Use the Clausius–Clapeyron form:
ln(P / P0) = -(ΔH_vap / R) * (1 / T_B - 1 / T_0)
Here:
- P = 1.00 atm
- P0 = 0.80 atm
- T0 = 360 K
- ΔHvap = 32,000 J/mol
- R = 8.314 J·mol−1·K−1
Plug in:
ln(1.00 / 0.80) = -(32000 / 8.314) * (1 / T_B - 1 / 360)
Solving this equation for TB gives approximately:
T_B ≈ 372 K
Difficult
A liquid has a vapor pressure of 0.50 atm at 300 K and 1.20 atm at an unknown temperature T2. Assume ΔHvap is constant. Find T2.
Use a two-point Clausius–Clapeyron form:
ln(P2 / P1) = -(ΔH_vap / R) * (1 / T2 - 1 / T1)
Here:
- P1 = 0.50 atm, T1 = 300 K
- P2 = 1.20 atm, T2 = ?
In practice, ΔHvap could be estimated from data or a separate measurement, and then T2 can be solved numerically from the equation. A typical solution gives:
T2 ≈ 345 K
More practice problems can be found here: Boiling Point Elevation Problems
Connectedness
Boiling point is important in many real-world contexts:
- Cooking – Salt slightly raises water’s boiling temperature; pressure cookers increase pressure to cook food faster.
- Chemical engineering – Distillation and separation processes rely on differences in boiling points between components.
- Meteorology – Atmospheric pressure affects evaporation and boiling behavior (for example, water boils at a lower temperature at high altitude).
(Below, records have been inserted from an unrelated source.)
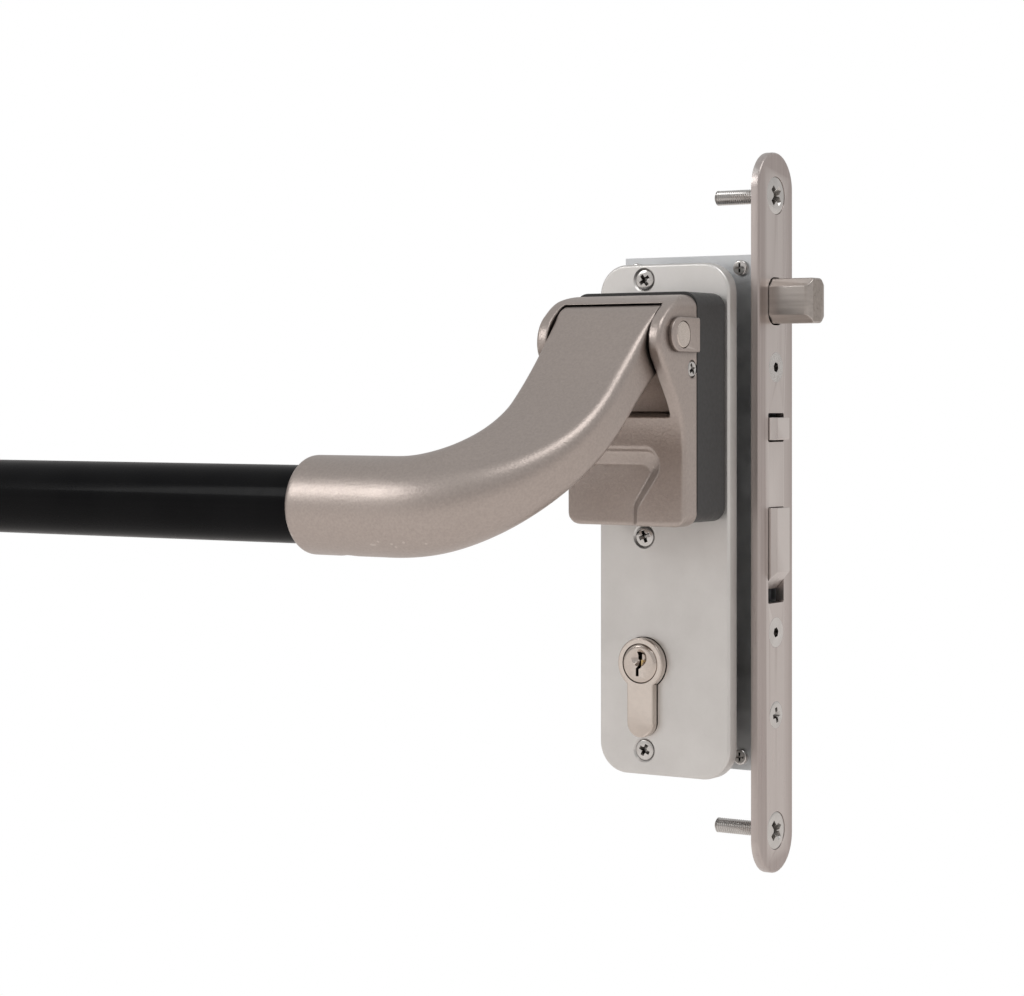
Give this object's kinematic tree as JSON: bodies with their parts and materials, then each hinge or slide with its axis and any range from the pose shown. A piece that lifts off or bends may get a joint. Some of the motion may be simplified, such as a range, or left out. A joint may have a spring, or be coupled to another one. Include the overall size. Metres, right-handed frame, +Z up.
{
  "type": "panic exit bar",
  "caption": "Crossbar panic exit device: black push bar on two curved cast arms, hinged brackets, drive box, mortice lock with deadbolt, latches and profile cylinder.",
  "frame": {"origin": "centre of the lock-side backplate's back face, which lies on the door face", "axes": "+X along the push bar towards the lock edge of the door, +Y out of the device's back into the door, +Z up"},
  "size_m": [0.8502, 0.1535, 0.238],
  "materials": {
    "cast_nickel": "satin, fine cast texture",
    "satin_aluminium": "satin anodised",
    "black_paint": "semi-matt black powder coat",
    "gloss_black": "gloss black",
    "brushed_stainless": "brushed",
    "zinc_steel": "bright zinc plate",
    "bright_steel": "bright nickel plate",
    "spring_steel": "plain drawn wire",
    "nickel": "satin nickel plate",
    "brass": "plain"
  },
  "bodies": {
    "door_side": {"lock_backplate": "satin_aluminium", "lock_plate_screws": "bright_steel", "drive_box": "black_paint", "box_screws_lock_side": "bright_steel", "housing_lock_side": "cast_nickel", "pivot_pin_lock_side": "nickel", "pin_caps_lock_side": "cast_nickel", "housing_side_screws_lock_side": "bright_steel", "return_spring_lock_side": "spring_steel", "slider_spring": "spring_steel", "forend": "brushed_stainless", "forend_screws": "bright_steel", "forend_case_screws": "bright_steel", "lock_case": "zinc_steel", "lock_case_cover": "zinc_steel", "case_pillars": "zinc_steel", "cover_screws": "bright_steel", "aux_latch_stop": "zinc_steel", "aux_latch_spring": "spring_steel", "latch_spring": "spring_steel", "cylinder_body": "nickel", "cylinder_fixing_screw": "bright_steel", "hinge_backplate": "satin_aluminium", "hinge_plate_screws": "bright_steel", "hinge_box": "black_paint", "box_screws_hinge_side": "bright_steel", "housing_hinge_side": "cast_nickel", "pivot_pin_hinge_side": "nickel", "pin_caps_hinge_side": "cast_nickel", "housing_side_screws_hinge_side": "bright_steel", "return_spring_hinge_side": "spring_steel"},
    "push_bar": {"arm_lock_side": "cast_nickel", "arm_hinge_side": "cast_nickel", "arm_bushes_lock_side": "brass", "arm_bushes_hinge_side": "brass", "crossbar_tube": "gloss_black", "crossbar_inserts": "zinc_steel", "bar_clamp_screw_lock_side": "bright_steel", "bar_clamp_screw_hinge_side": "bright_steel"},
    "drive_slider": {"drive_slider": "zinc_steel"},
    "spindle_set": {"drive_crank": "zinc_steel", "spindle": "zinc_steel", "follower": "zinc_steel"},
    "bolt_carriage": {"bolt_carriage": "zinc_steel", "carriage_rivets": "zinc_steel", "deadbolt": "brushed_stainless"},
    "latch_bolt": {"latch_bolt": "brushed_stainless"},
    "aux_latch": {"aux_latch": "brushed_stainless"},
    "front_plug": {"cylinder_front_plug": "nickel", "cylinder_cam": "brass"},
    "rear_plug": {"cylinder_rear_plug": "nickel"}
  },
  "joints": [
    {"name": "bar_push", "type": "hinge", "parent": "door_side", "child": "push_bar", "pos_m": [0, -0.0349, 0.0603], "axis": [1, 0, 0], "range_deg": [0, 25], "stiffness_Nm_per_rad": 3, "springref_deg": -34.38, "deforming": ["return_spring_lock_side", "return_spring_hinge_side"]},
    {"name": "slider_lift", "type": "slide", "parent": "door_side", "child": "drive_slider", "axis": [0, 0, 1], "range_m": [0, 0.0075], "deforming": ["slider_spring"]},
    {"name": "spindle_turn", "type": "hinge", "parent": "door_side", "child": "spindle_set", "pos_m": [-0.0074, 0, 0.0375], "axis": [0, -1, 0], "range_deg": [0, 36.5]},
    {"name": "deadbolt_slide", "type": "slide", "parent": "door_side", "child": "bolt_carriage", "axis": [-1, 0, 0], "range_m": [0, 0.0159]},
    {"name": "latch_slide", "type": "slide", "parent": "door_side", "child": "latch_bolt", "axis": [-1, 0, 0], "range_m": [0, 0.0025], "deforming": ["latch_spring"]},
    {"name": "aux_latch_slide", "type": "slide", "parent": "door_side", "child": "aux_latch", "axis": [-1, 0, 0], "range_m": [0, 0.0023], "stiffness_N_per_m": 300, "springref_m": -0.002, "deforming": ["aux_latch_spring"]},
    {"name": "front_plug_turn", "type": "hinge", "parent": "door_side", "child": "front_plug", "pos_m": [-0.0074, 0, -0.0475], "axis": [0, 1, 0], "continuous": true},
    {"name": "rear_plug_turn", "type": "hinge", "parent": "door_side", "child": "rear_plug", "pos_m": [-0.0074, 0.03, -0.0475], "axis": [0, 1, 0], "continuous": true}
  ],
  "couplings": [
    {"joint": "slider_lift", "follows": "bar_push", "m_per_rad": 0.017},
    {"joint": "spindle_turn", "follows": "bar_push", "ratio": 1.4402},
    {"joint": "deadbolt_slide", "follows": "bar_push", "m_per_rad": 0.036211},
    {"joint": "latch_slide", "follows": "bar_push", "m_per_rad": 0.0055004}
  ]
}
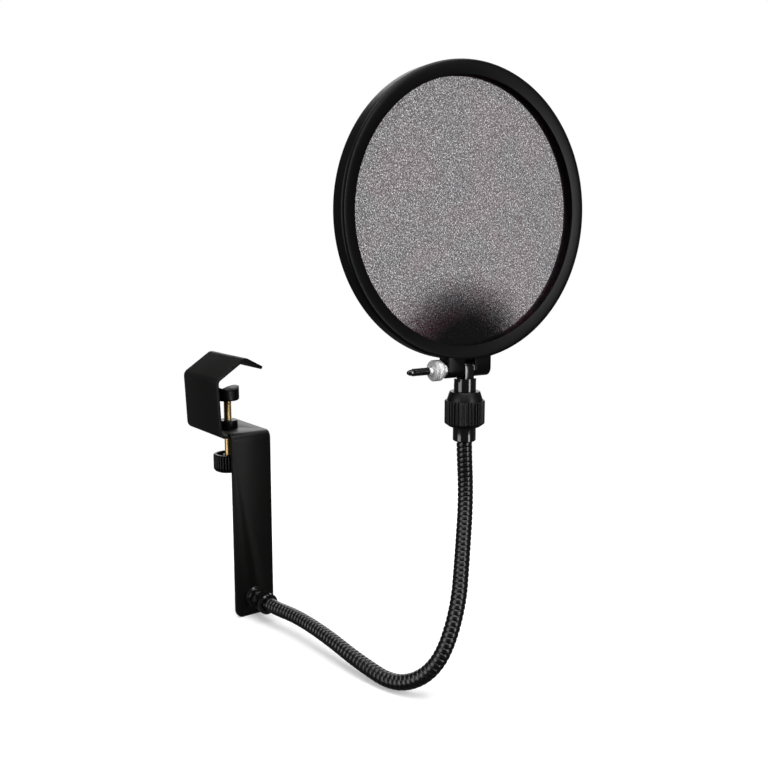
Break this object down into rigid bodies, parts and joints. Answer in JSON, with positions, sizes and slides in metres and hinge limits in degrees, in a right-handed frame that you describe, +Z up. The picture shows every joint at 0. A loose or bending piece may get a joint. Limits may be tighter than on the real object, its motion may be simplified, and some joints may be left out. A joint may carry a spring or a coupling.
{
  "type": "pop filter",
  "caption": "Round double-layer mesh screen in a hoop, with a tilt pivot and collar swivel on a bendable gooseneck, held by a screw-jaw hook clamp for a microphone stand.",
  "frame": {"origin": "on the axis of the stand tube that the jaw holds, where the clamp screw's axis crosses it, 35 mm above the shelf", "axes": "+Z up along the clamp screw towards the hook; +Y along the stand tube, away from the screen; +X out of the hook's open side"},
  "size_m": [0.1584, 0.2062, 0.3252],
  "materials": {
    "powder_coat": "satin black powder coat, fine grain",
    "blackened_steel": "gloss black plated steel",
    "neck_jacket": "satin black lacquer on wound steel",
    "brass": "turned brass",
    "moulded_black": "moulded, fine matt texture",
    "pad_black": "moulded nylon, matt",
    "mesh": "fine knitted nylon mesh",
    "aluminium": "turned and knurled, bright",
    "zinc_steel": "zinc plated",
    "white_nylon": "natural nylon"
  },
  "bodies": {
    "root": {"clamp_bracket": "powder_coat", "shelf_bush": "moulded_black", "foot_screw": "zinc_steel", "foot_washer": "zinc_steel", "foot_ferrule": "blackened_steel", "neck_link_0": "neck_jacket"},
    "jaw": {"jaw_pad": "pad_black"},
    "screw": {"clamp_screw": "brass", "clamp_knob": "moulded_black"},
    "neck_1": {"neck_link_1": "neck_jacket"},
    "neck_2": {"neck_link_2": "neck_jacket"},
    "neck_3": {"neck_link_3": "neck_jacket"},
    "neck_4": {"neck_link_4": "neck_jacket"},
    "neck_5": {"neck_link_5": "neck_jacket"},
    "neck_6": {"neck_link_6": "neck_jacket"},
    "neck_7": {"neck_link_7": "neck_jacket"},
    "neck_8": {"neck_link_8": "neck_jacket"},
    "neck_end": {"neck_link_9": "neck_jacket", "neck_ferrule": "blackened_steel"},
    "collet": {"collet": "moulded_black"},
    "collar_nut": {"collar_nut": "moulded_black"},
    "stem": {"pivot_stem": "blackened_steel"},
    "head": {"hoop": "moulded_black", "screen_ring": "moulded_black", "front_screen": "mesh", "rear_screen": "mesh", "pivot_bolt": "blackened_steel", "friction_washers": "white_nylon"},
    "washer": {"steel_washer": "zinc_steel"},
    "tilt_nut": {"tilt_nut": "aluminium"}
  },
  "joints": [
    {"name": "jaw_travel", "type": "slide", "parent": "root", "child": "jaw", "axis": [0, 0, 1], "range_m": [-0.012, 0.008]},
    {"name": "screw_turn", "type": "hinge", "parent": "jaw", "child": "screw", "pos_m": [0, 0, -0.03], "axis": [0, 0, 1], "range_deg": [-5400, 3600]},
    {"name": "neck_bend_1", "type": "hinge", "parent": "root", "child": "neck_1", "pos_m": [0.00625, -0.0575, -0.14075], "axis": [0.9814, 0.1919, -0.0042], "range_deg": [-25, 25]},
    {"name": "neck_bend_2", "type": "hinge", "parent": "neck_1", "child": "neck_2", "pos_m": [0.009, -0.085, -0.141], "axis": [0, -0.0312, 0.9995], "range_deg": [-25, 25]},
    {"name": "neck_bend_3", "type": "hinge", "parent": "neck_2", "child": "neck_3", "pos_m": [0.01, -0.1165, -0.1435], "axis": [0.9995, 0.0317, 0.0041], "range_deg": [-25, 25]},
    {"name": "neck_bend_4", "type": "hinge", "parent": "neck_3", "child": "neck_4", "pos_m": [0.013, -0.14625, -0.1475], "axis": [0, -0.139, 0.9903], "range_deg": [-25, 25]},
    {"name": "neck_bend_5", "type": "hinge", "parent": "neck_4", "child": "neck_5", "pos_m": [0.02125, -0.1695, -0.14275], "axis": [0.8904, 0.3641, -0.2731], "range_deg": [-25, 25]},
    {"name": "neck_bend_6", "type": "hinge", "parent": "neck_5", "child": "neck_6", "pos_m": [0.03375, -0.1785, -0.122], "axis": [0, -1, 0], "range_deg": [-25, 25]},
    {"name": "neck_bend_7", "type": "hinge", "parent": "neck_6", "child": "neck_7", "pos_m": [0.04725, -0.17225, -0.095], "axis": [0.9057, -0.1837, -0.382], "range_deg": [-25, 25]},
    {"name": "neck_bend_8", "type": "hinge", "parent": "neck_7", "child": "neck_8", "pos_m": [0.06, -0.16025, -0.069], "axis": [0, -0.9145, 0.4045], "range_deg": [-25, 25]},
    {"name": "neck_bend_9", "type": "hinge", "parent": "neck_8", "child": "neck_end", "pos_m": [0.0647, -0.1549, -0.042], "axis": [0.9957, -0.0026, 0.0924], "range_deg": [-25, 25]},
    {"name": "collet_lift", "type": "slide", "parent": "neck_end", "child": "collet", "axis": [0, 0, 1], "range_m": [0, 0.001]},
    {"name": "collar_nut_turn", "type": "hinge", "parent": "collet", "child": "collar_nut", "pos_m": [0.0634, -0.1553, -0.01], "axis": [0, 0, 1], "range_deg": [0, 360]},
    {"name": "head_swivel", "type": "hinge", "parent": "neck_end", "child": "stem", "pos_m": [0.0634, -0.1553, -0.005], "axis": [0, 0, 1], "continuous": true},
    {"name": "filter_tilt", "type": "hinge", "parent": "stem", "child": "head", "pos_m": [0.0634, -0.1553, 0.0152], "axis": [0.9957, -0.0924, 0], "range_deg": [-90, 90]},
    {"name": "washer_shift", "type": "slide", "parent": "head", "child": "washer", "axis": [-0.9957, 0.0924, 0], "range_m": [0, 0.0014]},
    {"name": "tilt_nut_turn", "type": "hinge", "parent": "washer", "child": "tilt_nut", "pos_m": [0.04548, -0.15364, 0.0152], "axis": [-0.9957, 0.0924, 0], "range_deg": [0, 720]}
  ],
  "couplings": [
    {"joint": "jaw_travel", "follows": "screw_turn", "m_per_rad": 0.00012732},
    {"joint": "collet_lift", "follows": "collar_nut_turn", "m_per_rad": 0.00015915},
    {"joint": "washer_shift", "follows": "tilt_nut_turn", "m_per_rad": 0.00011141}
  ]
}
- Food production – Sugar concentration in candy-making and syrup production is monitored via the boiling temperature.
- Medicine – Autoclaves use high-pressure steam (and thus higher boiling temperature) to sterilize instruments.
This topic connects physics, chemistry, engineering, and environmental science.
History
- Ancient origins – Philo and Hero of Alexandria described early thermometric principles and simple steam devices.
- 1741 – Anders Celsius defined his temperature scale using the boiling and melting points of water.
- Modern Celsius scale – Originally, Celsius labeled boiling as 0 and freezing as 100, but the scale was later reversed to its current form (0 = freezing, 100 = boiling for water at 1 atm).
- 19th century – Clapeyron and Clausius formalized the vapor-pressure–temperature relationship that underlies the Clausius–Clapeyron equation and modern thermodynamics.
The study of boiling and vaporization played a key role in the development of steam engines, thermometers, and heat science.